▶ _RECORDED DATA_:
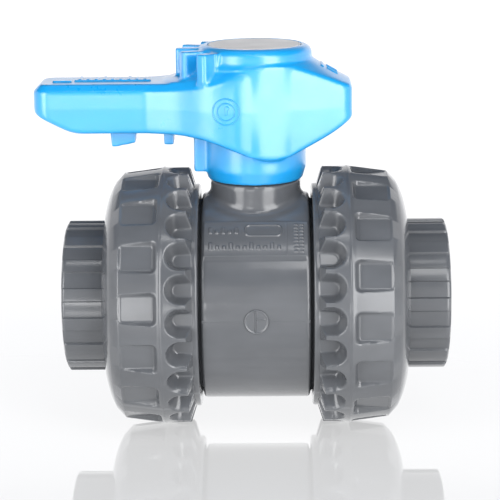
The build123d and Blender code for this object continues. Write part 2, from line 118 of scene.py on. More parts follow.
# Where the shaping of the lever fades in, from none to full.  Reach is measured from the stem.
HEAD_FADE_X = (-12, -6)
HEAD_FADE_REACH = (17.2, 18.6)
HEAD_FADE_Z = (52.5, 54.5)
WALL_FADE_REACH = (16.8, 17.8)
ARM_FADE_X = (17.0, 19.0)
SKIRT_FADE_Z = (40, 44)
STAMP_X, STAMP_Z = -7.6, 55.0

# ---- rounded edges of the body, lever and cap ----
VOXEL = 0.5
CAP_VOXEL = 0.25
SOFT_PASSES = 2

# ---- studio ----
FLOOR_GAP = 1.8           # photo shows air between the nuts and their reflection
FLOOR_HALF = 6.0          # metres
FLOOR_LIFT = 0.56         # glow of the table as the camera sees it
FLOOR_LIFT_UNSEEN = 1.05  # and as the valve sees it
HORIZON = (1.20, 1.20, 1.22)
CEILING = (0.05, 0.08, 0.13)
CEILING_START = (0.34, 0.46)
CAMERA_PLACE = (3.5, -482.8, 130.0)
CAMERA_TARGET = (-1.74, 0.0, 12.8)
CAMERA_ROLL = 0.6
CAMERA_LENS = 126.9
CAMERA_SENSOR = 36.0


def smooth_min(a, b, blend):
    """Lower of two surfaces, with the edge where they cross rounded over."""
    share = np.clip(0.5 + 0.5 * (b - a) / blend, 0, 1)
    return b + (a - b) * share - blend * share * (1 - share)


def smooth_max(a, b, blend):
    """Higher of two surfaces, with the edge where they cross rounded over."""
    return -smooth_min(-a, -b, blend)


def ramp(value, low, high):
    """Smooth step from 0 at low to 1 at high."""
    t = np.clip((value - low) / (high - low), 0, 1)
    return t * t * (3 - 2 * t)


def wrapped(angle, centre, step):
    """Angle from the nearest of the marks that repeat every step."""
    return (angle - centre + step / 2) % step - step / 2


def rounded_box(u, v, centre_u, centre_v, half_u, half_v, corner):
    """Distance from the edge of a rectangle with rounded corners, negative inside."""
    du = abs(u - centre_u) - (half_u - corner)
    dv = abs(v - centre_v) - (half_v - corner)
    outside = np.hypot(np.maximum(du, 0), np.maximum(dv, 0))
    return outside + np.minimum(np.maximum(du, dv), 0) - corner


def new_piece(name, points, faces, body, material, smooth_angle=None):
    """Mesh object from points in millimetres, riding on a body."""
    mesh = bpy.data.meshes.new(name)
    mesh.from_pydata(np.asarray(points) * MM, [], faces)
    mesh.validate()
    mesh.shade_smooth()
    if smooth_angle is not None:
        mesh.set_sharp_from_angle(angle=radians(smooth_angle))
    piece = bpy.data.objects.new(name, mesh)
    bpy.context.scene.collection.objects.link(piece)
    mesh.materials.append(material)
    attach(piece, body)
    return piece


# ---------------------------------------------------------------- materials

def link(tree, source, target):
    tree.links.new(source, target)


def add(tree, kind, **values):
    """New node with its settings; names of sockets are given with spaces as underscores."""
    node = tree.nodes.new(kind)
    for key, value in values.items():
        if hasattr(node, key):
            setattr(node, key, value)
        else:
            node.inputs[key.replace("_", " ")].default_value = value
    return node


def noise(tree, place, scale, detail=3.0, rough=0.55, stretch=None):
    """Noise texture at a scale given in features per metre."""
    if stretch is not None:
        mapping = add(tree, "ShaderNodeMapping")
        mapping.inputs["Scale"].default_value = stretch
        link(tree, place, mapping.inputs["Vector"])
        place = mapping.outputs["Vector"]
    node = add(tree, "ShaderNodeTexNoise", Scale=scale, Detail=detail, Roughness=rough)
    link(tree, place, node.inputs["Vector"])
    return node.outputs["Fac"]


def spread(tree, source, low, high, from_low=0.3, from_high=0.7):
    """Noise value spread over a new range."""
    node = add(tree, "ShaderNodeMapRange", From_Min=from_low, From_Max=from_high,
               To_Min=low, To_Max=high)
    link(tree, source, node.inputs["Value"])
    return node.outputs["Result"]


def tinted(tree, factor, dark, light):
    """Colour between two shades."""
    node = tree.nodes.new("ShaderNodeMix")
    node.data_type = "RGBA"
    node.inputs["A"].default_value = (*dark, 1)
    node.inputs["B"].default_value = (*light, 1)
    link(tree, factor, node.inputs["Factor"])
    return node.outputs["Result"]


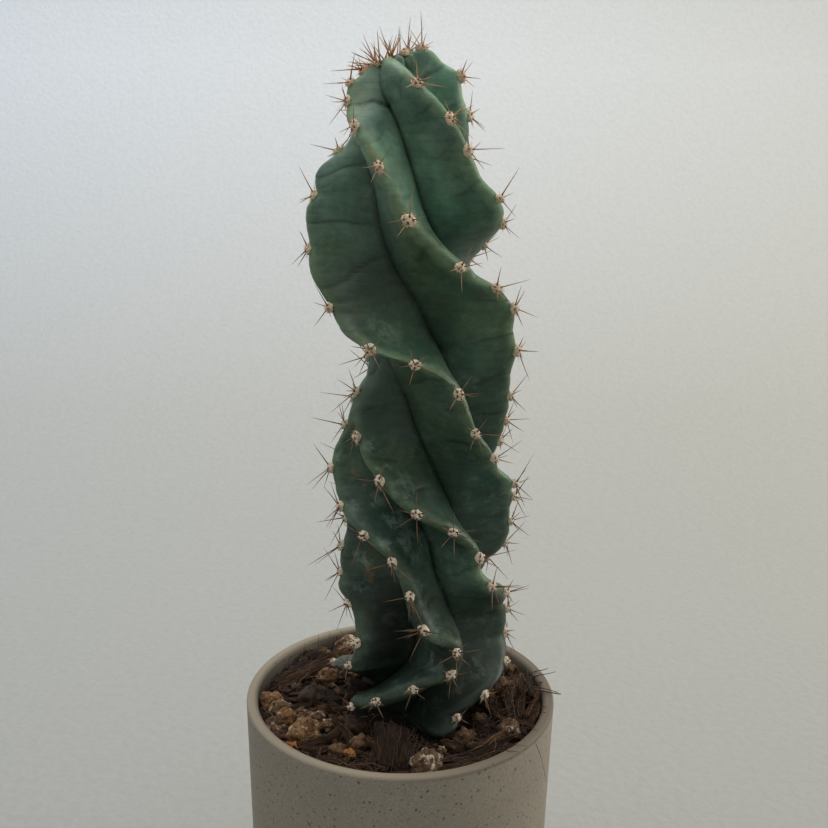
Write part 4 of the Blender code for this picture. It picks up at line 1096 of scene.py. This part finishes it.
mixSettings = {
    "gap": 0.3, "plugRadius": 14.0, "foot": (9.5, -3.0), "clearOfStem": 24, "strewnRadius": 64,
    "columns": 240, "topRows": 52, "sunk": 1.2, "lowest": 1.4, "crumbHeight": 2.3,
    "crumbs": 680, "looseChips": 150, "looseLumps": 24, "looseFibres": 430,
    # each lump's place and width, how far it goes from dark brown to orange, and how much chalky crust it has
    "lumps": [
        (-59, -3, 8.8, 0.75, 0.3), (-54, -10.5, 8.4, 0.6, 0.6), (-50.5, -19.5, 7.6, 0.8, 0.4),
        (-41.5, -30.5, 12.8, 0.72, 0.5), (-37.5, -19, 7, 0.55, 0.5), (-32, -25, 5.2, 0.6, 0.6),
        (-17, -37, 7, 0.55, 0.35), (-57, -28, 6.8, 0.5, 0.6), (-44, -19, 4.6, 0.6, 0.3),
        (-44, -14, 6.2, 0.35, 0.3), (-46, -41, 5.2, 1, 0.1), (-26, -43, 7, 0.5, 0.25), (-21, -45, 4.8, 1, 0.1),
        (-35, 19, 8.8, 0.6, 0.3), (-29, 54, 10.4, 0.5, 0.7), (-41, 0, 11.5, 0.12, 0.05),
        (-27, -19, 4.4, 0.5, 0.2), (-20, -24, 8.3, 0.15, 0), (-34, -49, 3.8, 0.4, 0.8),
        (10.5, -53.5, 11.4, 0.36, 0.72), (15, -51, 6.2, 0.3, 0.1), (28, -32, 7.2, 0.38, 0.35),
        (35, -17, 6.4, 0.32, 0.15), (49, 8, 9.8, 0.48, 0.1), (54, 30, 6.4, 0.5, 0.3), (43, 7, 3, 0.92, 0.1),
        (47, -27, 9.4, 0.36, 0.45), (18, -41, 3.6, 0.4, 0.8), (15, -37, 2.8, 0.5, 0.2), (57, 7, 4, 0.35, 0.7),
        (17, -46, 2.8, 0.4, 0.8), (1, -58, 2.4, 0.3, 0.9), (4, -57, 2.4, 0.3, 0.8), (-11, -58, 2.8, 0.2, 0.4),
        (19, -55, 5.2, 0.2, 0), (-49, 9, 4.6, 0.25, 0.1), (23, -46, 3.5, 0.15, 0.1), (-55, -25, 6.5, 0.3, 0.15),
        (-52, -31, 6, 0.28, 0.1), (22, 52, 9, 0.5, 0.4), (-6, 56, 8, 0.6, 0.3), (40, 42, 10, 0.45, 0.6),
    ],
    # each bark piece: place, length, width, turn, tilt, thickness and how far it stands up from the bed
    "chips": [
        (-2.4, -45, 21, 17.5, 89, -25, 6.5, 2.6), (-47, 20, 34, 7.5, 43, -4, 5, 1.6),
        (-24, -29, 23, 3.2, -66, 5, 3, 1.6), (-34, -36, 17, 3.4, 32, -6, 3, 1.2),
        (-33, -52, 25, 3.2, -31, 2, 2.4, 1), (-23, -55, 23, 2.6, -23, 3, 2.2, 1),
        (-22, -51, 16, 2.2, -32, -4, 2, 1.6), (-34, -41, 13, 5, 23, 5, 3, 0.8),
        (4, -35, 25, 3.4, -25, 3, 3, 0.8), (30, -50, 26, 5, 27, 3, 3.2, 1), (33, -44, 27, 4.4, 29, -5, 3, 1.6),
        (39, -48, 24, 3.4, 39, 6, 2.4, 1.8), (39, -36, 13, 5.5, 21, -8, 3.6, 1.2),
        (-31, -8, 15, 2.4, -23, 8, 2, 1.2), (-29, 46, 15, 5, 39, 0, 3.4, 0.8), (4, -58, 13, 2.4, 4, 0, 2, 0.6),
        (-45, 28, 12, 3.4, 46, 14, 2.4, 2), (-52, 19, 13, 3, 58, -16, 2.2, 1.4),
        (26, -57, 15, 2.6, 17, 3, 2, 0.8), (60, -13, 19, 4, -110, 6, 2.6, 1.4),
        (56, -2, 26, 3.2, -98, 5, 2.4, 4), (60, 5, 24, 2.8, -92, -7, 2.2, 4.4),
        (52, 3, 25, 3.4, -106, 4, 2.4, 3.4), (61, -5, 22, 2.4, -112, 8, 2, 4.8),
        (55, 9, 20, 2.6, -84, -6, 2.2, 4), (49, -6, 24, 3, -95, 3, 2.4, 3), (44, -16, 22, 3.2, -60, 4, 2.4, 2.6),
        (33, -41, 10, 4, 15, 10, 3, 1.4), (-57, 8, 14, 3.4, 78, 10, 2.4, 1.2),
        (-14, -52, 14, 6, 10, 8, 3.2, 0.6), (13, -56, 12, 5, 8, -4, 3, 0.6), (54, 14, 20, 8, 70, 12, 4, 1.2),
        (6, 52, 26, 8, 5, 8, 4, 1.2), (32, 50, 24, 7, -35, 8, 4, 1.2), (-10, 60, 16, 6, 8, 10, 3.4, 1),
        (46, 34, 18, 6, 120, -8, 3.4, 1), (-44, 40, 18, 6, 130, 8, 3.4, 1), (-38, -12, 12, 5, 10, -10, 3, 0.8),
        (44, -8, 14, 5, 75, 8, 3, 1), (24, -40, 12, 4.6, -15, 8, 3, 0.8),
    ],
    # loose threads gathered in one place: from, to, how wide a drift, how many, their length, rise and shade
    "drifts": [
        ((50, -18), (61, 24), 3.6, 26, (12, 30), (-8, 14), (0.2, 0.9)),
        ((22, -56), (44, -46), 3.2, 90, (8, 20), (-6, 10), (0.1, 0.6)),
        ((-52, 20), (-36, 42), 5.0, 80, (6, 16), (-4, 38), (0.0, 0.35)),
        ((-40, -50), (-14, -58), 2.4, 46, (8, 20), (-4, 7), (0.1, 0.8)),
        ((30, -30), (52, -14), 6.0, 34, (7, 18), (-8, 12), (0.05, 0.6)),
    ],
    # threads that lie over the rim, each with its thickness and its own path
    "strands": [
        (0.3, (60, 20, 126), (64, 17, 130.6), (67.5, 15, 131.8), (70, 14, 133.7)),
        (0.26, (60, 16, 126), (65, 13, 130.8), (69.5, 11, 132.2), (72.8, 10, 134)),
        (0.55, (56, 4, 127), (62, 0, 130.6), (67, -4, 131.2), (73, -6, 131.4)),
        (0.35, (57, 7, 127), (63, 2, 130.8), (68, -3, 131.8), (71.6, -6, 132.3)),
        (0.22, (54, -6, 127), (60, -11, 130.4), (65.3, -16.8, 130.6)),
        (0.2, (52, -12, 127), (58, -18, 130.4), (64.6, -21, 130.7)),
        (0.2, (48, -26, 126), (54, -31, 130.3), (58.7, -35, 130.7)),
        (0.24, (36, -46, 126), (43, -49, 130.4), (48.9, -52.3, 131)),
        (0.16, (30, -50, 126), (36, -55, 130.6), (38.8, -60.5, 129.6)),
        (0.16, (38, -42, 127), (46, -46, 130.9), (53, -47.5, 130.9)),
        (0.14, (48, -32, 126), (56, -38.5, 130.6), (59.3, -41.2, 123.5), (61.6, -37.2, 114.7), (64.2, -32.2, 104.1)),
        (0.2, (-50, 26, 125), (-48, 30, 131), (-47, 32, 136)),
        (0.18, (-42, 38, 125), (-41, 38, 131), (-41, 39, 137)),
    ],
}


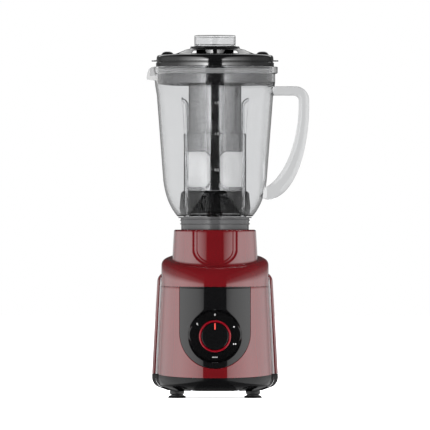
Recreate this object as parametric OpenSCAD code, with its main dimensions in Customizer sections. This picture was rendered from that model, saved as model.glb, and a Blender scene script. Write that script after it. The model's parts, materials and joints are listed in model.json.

▶ _WHAT THE TASK REQUIRES_:
Output exactly the leading lines of the data, up to and including the line marked by "STAMP_X, STAMP_Z = -7.6, 55.0".

▶ _FINAL RESULT_:
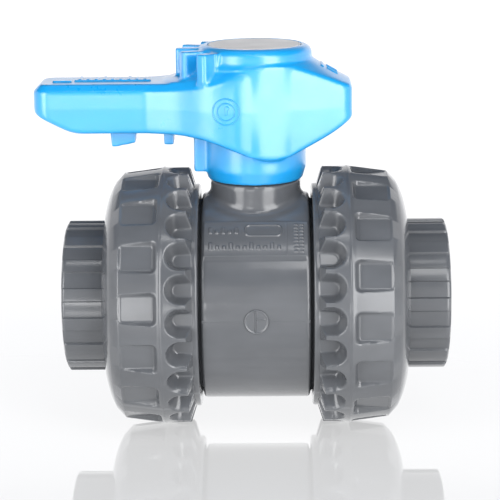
The build123d and Blender code for this object continues. Write part 2, from line 118 of scene.py on. More parts follow.
# Where the shaping of the lever fades in, from none to full.  Reach is measured from the stem.
HEAD_FADE_X = (-12, -6)
HEAD_FADE_REACH = (17.2, 18.6)
HEAD_FADE_Z = (52.5, 54.5)
WALL_FADE_REACH = (16.8, 17.8)
ARM_FADE_X = (17.0, 19.0)
SKIRT_FADE_Z = (40, 44)
STAMP_X, STAMP_Z = -7.6, 55.0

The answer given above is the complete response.